From left to right: Stock solution, Minimum Viable Design, Full Custom UI/UX
Whether the client knows it or not, design is a core facet of each and every piece of software, both architecturally and visually. It is vital to include design in all mobile projects right from the start, typically in a Sprint 0 or other early phase. The typical design steps include Inception, Discovery, Wireframes, Comps, and then usually Developer Specifications. Each of these steps is integral in creating a focused, user-driven app where we find and define the core functions, incorporate platform specific conventions and patterns, and create guidelines for developers to implement those visual assets accurately.
Cadillac vs. Chevy
Some clients want to pay for the Cadillac treatment– which we can definitely accommodate, but most want something reliable to get them from point A to B. I like this analogy because it’s universally relatable (I drive a 2003 Camry with very well-loved bumpers) and also help drive home the point; most clients want something that just works. While the upgrades and features are nice, not everyone is willing to pay for them. We are still building an app that meets the business need– it just won’t have leather interior or heated seats.
So where is the line between stock experience and MVD? If we are stripping out all the custom work, how do we keep the app from looking too plain? Here are a few easy ways to achieve an app with a distinct look without the full UI effort:
Choose a different font.
For iOS, anything that is not Helvetica will instantly give your app a fresh personality. iOS Fonts is a helpful reference for the different system fonts, and I find Avenir, Futura, and Gill achieve a uniqueness quite well.
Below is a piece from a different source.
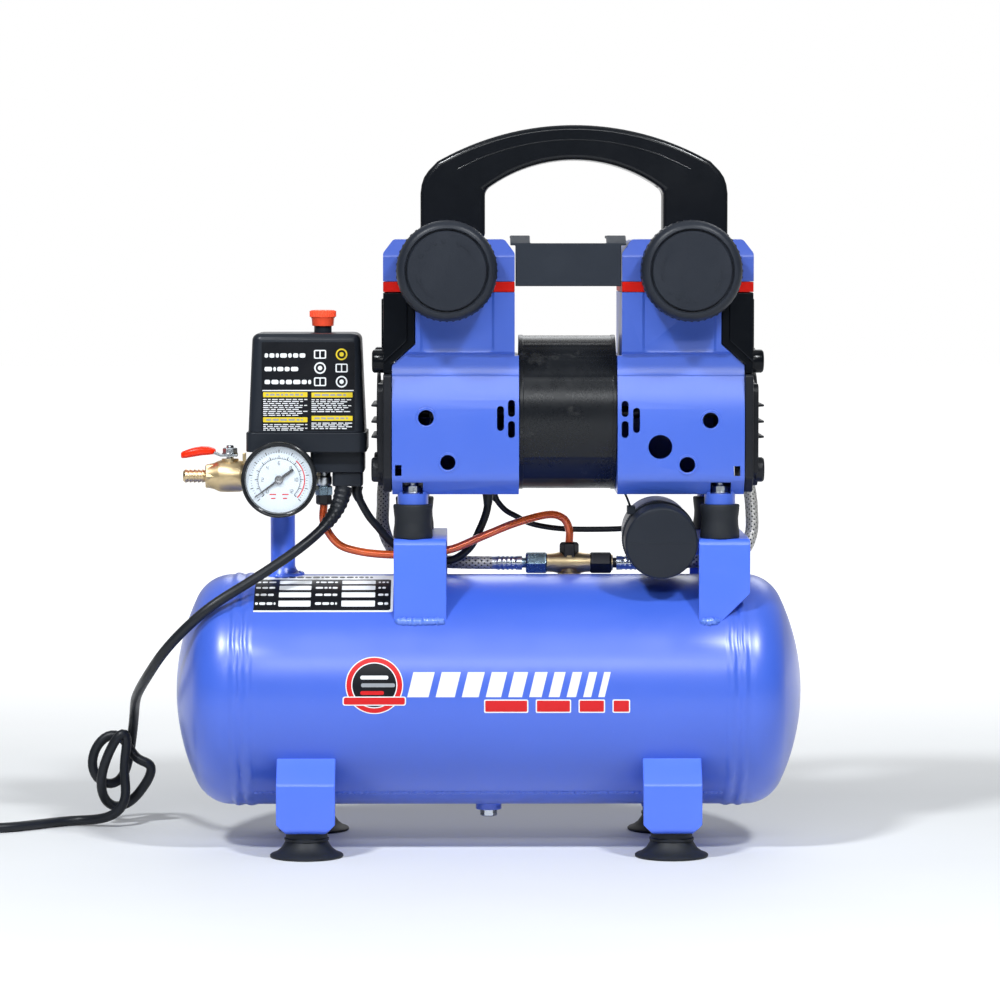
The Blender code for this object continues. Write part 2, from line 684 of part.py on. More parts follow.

And with the release of iOS 9, San Francisco is a welcome replacement to the old Helvetica. On Android, the updated Roboto has a lot of new weights to work with. If that isn’t fresh enough, you can load any font from Google Fonts‘ vast catalog; try Source Sans, Muli, or Ruda as alternatives.
Choose a color palette.
Both iOS and Android have system colors that are incorporated into many of the stock apps, and Android goes the extra mile with shading and accent colors. While these may not work alongside the client’s branding, these principles are very useful in creating engaging UIs. A rule of thumb, pick one primary color, generally the primary brand color, 2-3 shades of a complimentary color, and one accent color. The shades will give depth to the design, and the accent allows for utilization of hierarchy and easy to find visual call-outs.
Find suitable icons.
Icons can take a lot of time and effort to develop from scratch, so their implementation could be considered outside of MVD. However, they are a powerful tool in the representation of actions and the summary of text that can save valuable space on mobile. Material Design Icons is a very useful source with over 1,000 free, SIL Open Font licensed, hand-crafted icons which should cover any context of a MVD app. While these are stylized more towards the Android OS, they can be successfully used with some care in iOS as well. For the purists out there, Ionicons has nice sets of Android, iOS, and social icons with an MIT license.
Stick to platform conventions and stock presentation.
This means utilizing the OS components without much, if any, customization. Use fonts in their default sizes, capitalize on default table cell layouts, heights, and constraints, and don’t deviate from the standard system alerts and selectors. A lot of the time spent building custom apps is setting up the UI, so utilizing defaults is the best way to shave off development time.
Left: Minimum Viable Design Transition. Right: Custom Transition
These are just a few of the approaches to achieve distinct UI’s for budget conscious clients. While these guidelines are fairly basic, they still follow the same principles used in full-fledged design efforts, only streamlined. The core functions and features still need to be present, which can be the one of the most challenging efforts in creating an MVD application. There can be many ways to achieve one feature, but to do so within a platform’s native convention can take a lot of thought, iteration, and creativity, which as designers is what we live for. Working within constraints in a core tenant of our Designer roles, which is why we’ve created the Minimum Viable Design concept, to help utilize the constraints of the platforms we build on and to respect the budgets our clients give us.